河道两边,原来高大的刺槐、燕尾树、青杨、白杨已经被伐掉,换上了可怜巴巴的小杨树;两岸的棉槐灌木林早已不见,成了光秃秃的土岭;单薄的杨树上,偶尔见几个黑老鹊窝,叽叽喳喳,给孤单的杨树和使狗河增添了几分生气;原来的芦苇荡换成了弱小的小杨树林,一棵棵像烧香一样孤立着迎接着远方的主人。

沿着垃圾沟上了降媚山,除了山顶葱葱郁郁的松树,我美丽的母亲山已被破坏得遍体鳞伤。到处是大姜井,一个个或张着大口黑幽幽地吞噬着什么,或盖着破木板烂麦草,像是猎人设下的陷阱,一不小心就掉进去。800多亩的果园已经被伐殆尽,换上了低矮的桃树和果树。

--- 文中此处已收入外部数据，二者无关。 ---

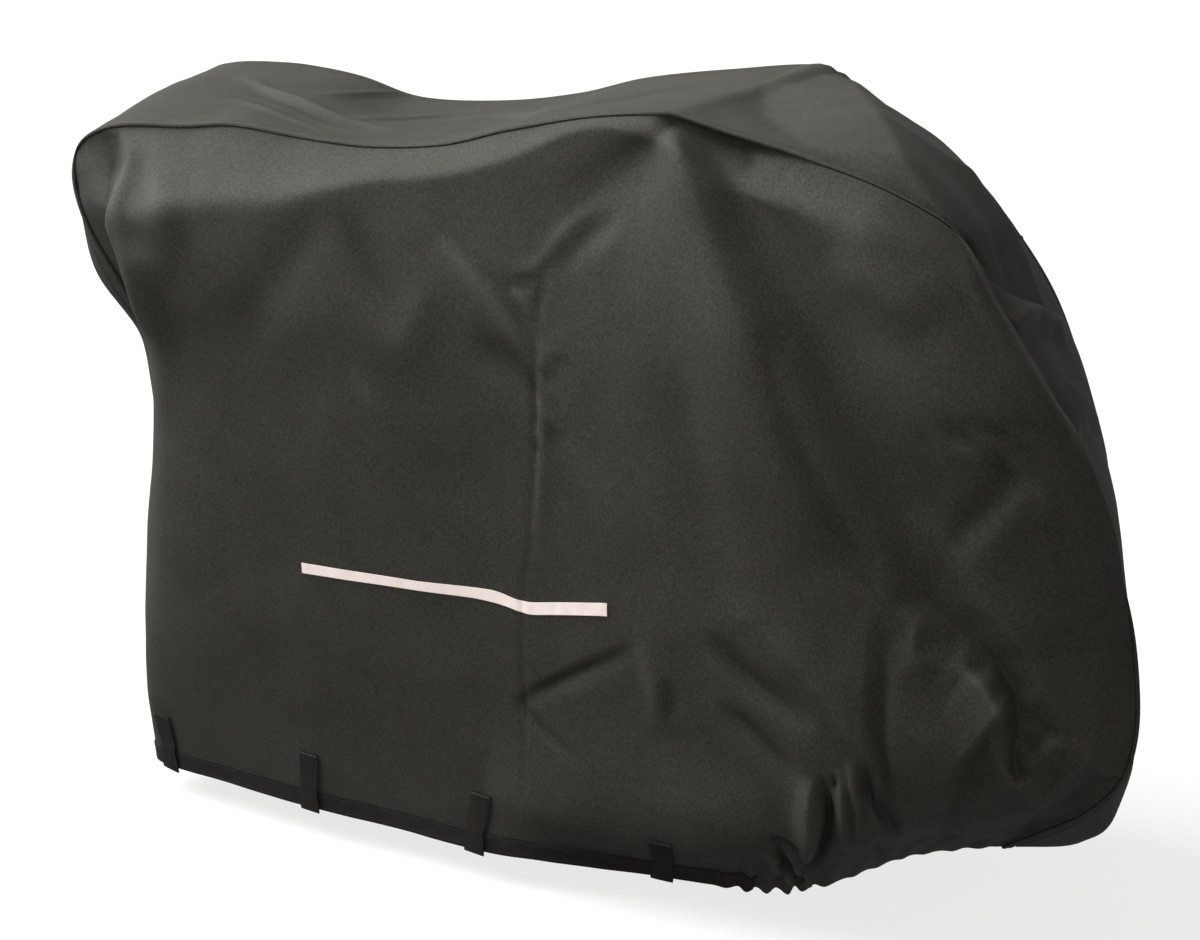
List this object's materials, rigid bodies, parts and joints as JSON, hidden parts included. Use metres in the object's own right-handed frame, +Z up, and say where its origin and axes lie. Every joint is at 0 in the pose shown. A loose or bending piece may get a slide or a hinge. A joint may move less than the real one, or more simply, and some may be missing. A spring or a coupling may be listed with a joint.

“大爷,这姜井怎么这么多了?前几年没这么多啊?”一个老人好奇地向我走来。

“你是干什么的?从哪里来?这山上的老公花还没开,还早!”老人耳聋,顾自说着。

“我是说这些姜井。”我指着井子。

“啊,这些姜井。别提了,免了农业税,这些地本来成了村民自己的了,可村委穷得实在没有办法了,就把这山一年8000块钱卖给飞水一个老板了,只剩山头还是村里自己的。那老板把山洞用来储存大姜,一年就收8000元,这些姜井子是村民自己挖来盛姜的,但本来是自己的地,现在还要一个一年交200块钱的管理费。完了,都完了,都卖了,卖光了,大队也都卖了,卖了给村委的人发了工资,村委也解散了,河边的树也都卖光承包了……”

“原来那些果树呢?”我大声问。

“刨了,早刨了。那些日本果树品种,都是人家淘汰下来的,长大了,销路不好。”老人嘟囔着。

“那些房子是干什么的?”我指着山腰中间那些高低相间矮矮的房子。“啊,你说那些啊,猪圈,新盖的猪圈。”老人继续嘟囔着。

沿山路进村,原来古道也已没有,看来是村里新的规划,把原来的道路建成了民房。我亲爱的老槐树哪里去了?